By contrast, even Dreyfus admits to the fact that some representation does occur. For example in self-reflection or the rational deliberation of a particular belief/propositional attitude (i.e How many people are in the U.S? should people gamble?)

However, some such as Richard Moran argue that even though information is being represented, our primary means of introspection is non-inferential/non-perceptual/immediate, meaning that propositional attitudes are actually self-constituted by introspection.

To complicate things further, take one of the tenets of the somatic marker hypothesis, which argues that some of our emotional states are actually a conscious or unconscious representation of a particular emotional body state, suggesting that some parts of phenomenal consciousness. Similarly, if part of our conscious deliberation is based on emotional content, then some parts of prop. attitudes might actually be non-representational.

Needless to day, any argument that floats around "fully conceptual" would be facile in its approach without addressing the concerns of many, many philosophers.

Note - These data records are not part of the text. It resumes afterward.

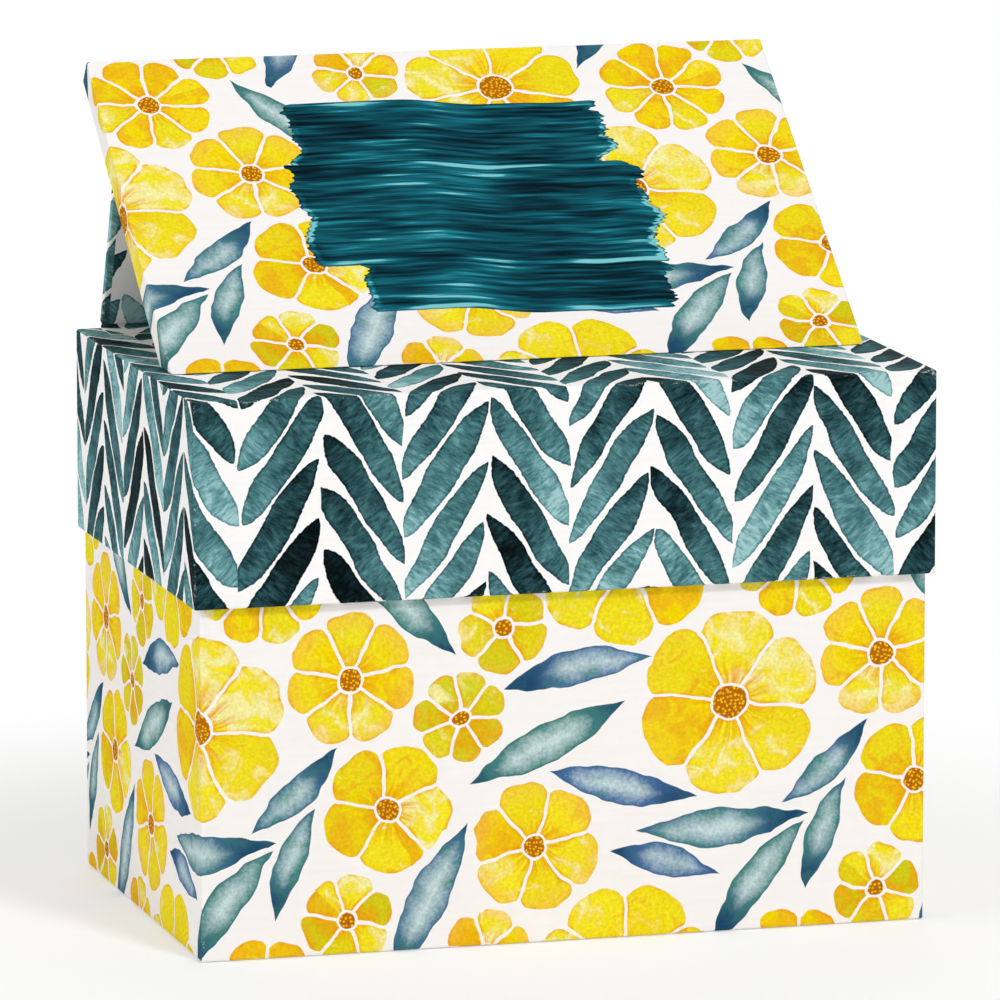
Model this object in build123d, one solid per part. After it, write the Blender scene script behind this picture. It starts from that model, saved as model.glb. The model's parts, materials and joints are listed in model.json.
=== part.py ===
from build123d import *

import math
import os

# Recipe box of wrapped paperboard, in millimetres: a tall open body, a lid with a deep skirt hinged at the
# top of the back, and a folding stand on the lid, made of a prop and a thick display panel.
# X runs to the right, Y to the back, Z up, and the origin is the middle of the base.
# The stand is drawn raised, as it is used, and the lid closed.

# Body
box_width = 168.8
box_depth = 110.4
box_height = 124.6
wall_board = 1.5
base_board = 1.5
paper = 0.2
corner_tape = 0.1
tape_leg = 12.0
tape_end_gap = 1.0
turn_in = 15.0
turn_under = 12.0
base_sheet_inset = 1.5
edge_radius = 0.4

# Lid
lid_fit = 0.25
lid_rest_gap = 0.1
skirt_board = 1.0
top_board = 1.5
skirt_height = 46.5

# Hinge of the lid, a paper strip with one crease
hinge_side_inset = 0.5
hinge_crease_offset = 0.3
crease_radius = 0.25
crease_gap = 0.1

# Folding prop of the stand, between its crease on the lid and its crease under the panel
prop_length = 38.2
prop_board = 1.5
prop_setback = 1.7
prop_side_inset = 1.0
prop_angle = 69.0
prop_end_gap = 0.6
prop_seat_gap = 0.1
prop_turn_in = 8.0
leaf_width = 10.0

# Display panel of the stand, two plies in one printed cover
panel_length = 101.0
panel_side_margin = 4.6
panel_tail = 31.5
panel_ply = 3.0
panel_gap = 0.2
panel_turn_in = 12.0
foot_gap = 0.15

# Bar magnets that hold the foot of the panel where it stands
magnet_length = 20.0
magnet_width = 6.0
magnet_thickness = 1.0
magnet_pair_width = 90.0
magnet_fit = 0.05


def slab(x0, x1, y0, y1, z0, z1):
    """A square-edged block between two corners."""
    return Pos((x0 + x1) / 2, (y0 + y1) / 2, (z0 + z1) / 2) * Box(x1 - x0, y1 - y0, z1 - z0)


def prism(profile, half_width):
    """A profile of (forward, up) points, measured from the prop's crease, drawn across the lid."""
    outline = Polyline(*[(0, crease_y - u, crease_z + v) for u, v in profile], close=True)
    return extrude(make_face(outline), amount=half_width, dir=(1, 0, 0), both=True)


def crease(y, z, half_width):
    """The rounded fold of a paper hinge, along X."""
    return Pos(0, y, z) * Rot(0, 90, 0) * Cylinder(crease_radius, 2 * half_width)


# Faces of the body: outside of the paper, outside and inside of the boards, inside of the lining
paper_x, paper_y = box_width / 2, box_depth / 2
outer_x, outer_y = paper_x - paper - corner_tape, paper_y - paper - corner_tape
inner_x, inner_y = outer_x - wall_board, outer_y - wall_board
clear_x, clear_y = inner_x - paper, inner_y - paper
board_z = 2 * paper
rim_board_z = box_height - paper
floor_board_z = board_z + base_board
floor_z = floor_board_z + paper
turn_in_z = box_height - turn_in

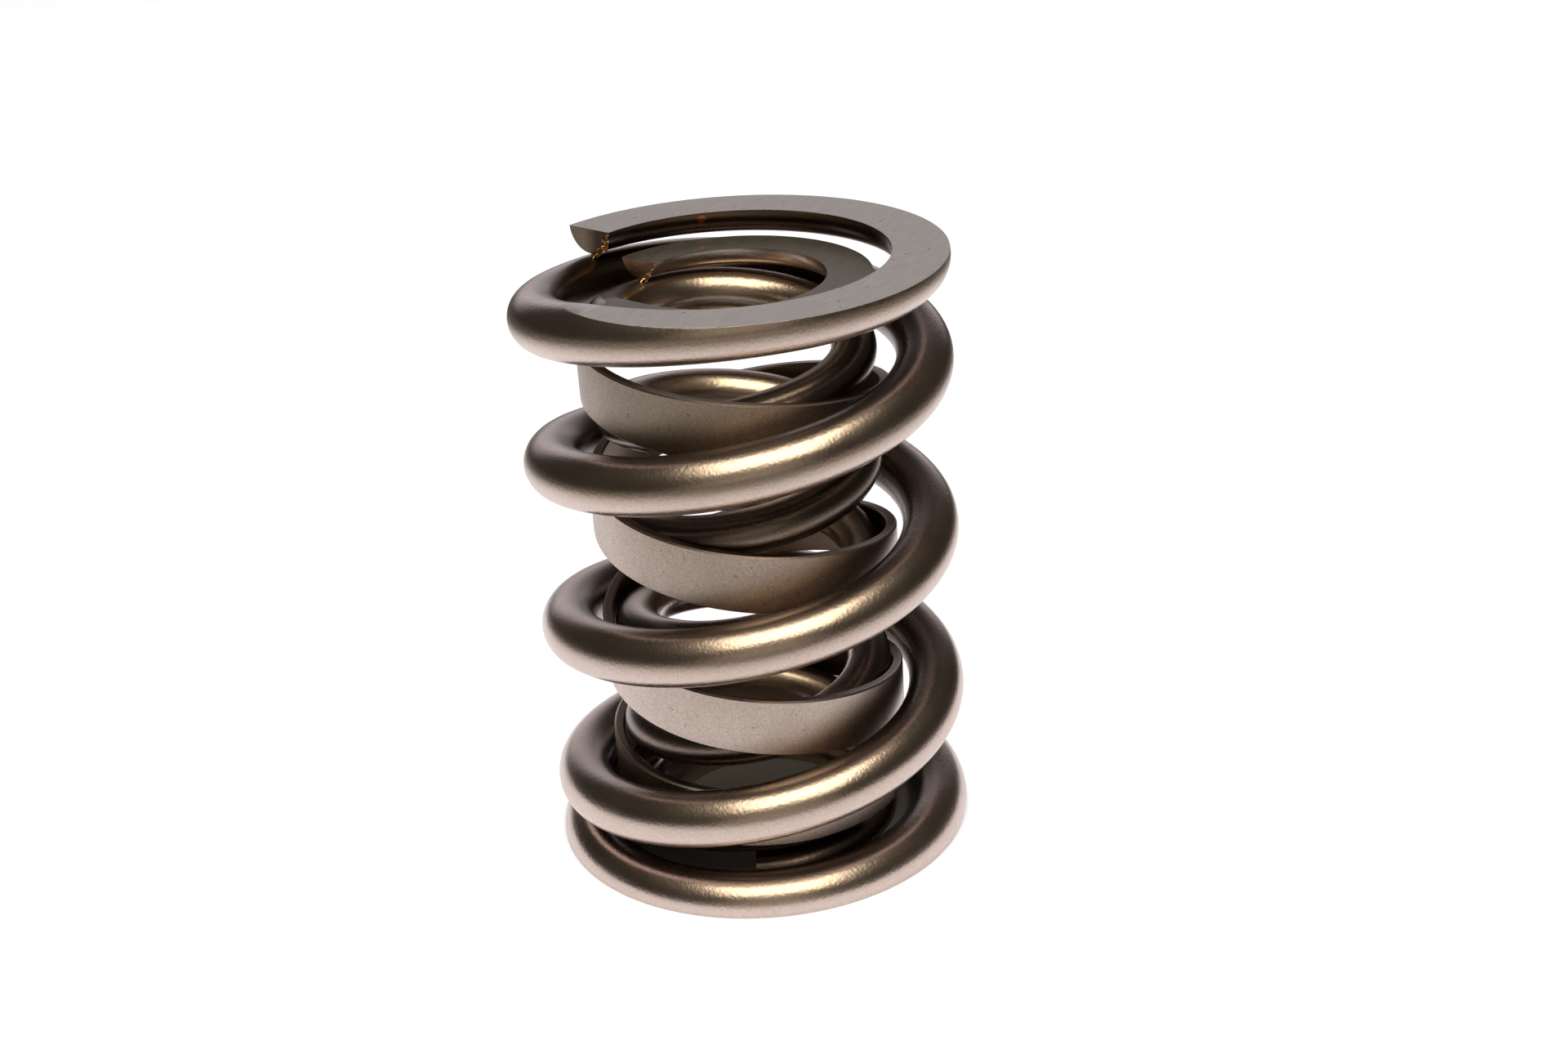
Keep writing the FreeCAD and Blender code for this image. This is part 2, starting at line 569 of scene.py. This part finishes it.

From an intuitive perspective, it's hard to believe that every decision we make is some rational deliberation of evidence (for example. every step you take in a particular direction) but it also feels strange to admit to the fact that all decisions don't depend on some so-called "conceptual content" or informational representation.

This is ignoring mind-extension theory, how conceptual content might alter phenomenal experience (vice versa), causal pathways in the mind, potential metaphysical reduction, self-knowledge (what kind of "concepts" exist?) and so forth.

There is a lot going on, so it is a difficult question to answer in this kind of format. I would suggest starting with that Dreyfus essay. Perhaps Moran's "Authority and Estrangement," some Ned Block David Chalmers etc., perhaps some literature on the somatic marker hypothesis. It sounds like you would also enjoy donald davidson's "mental states" and Charles Taylor.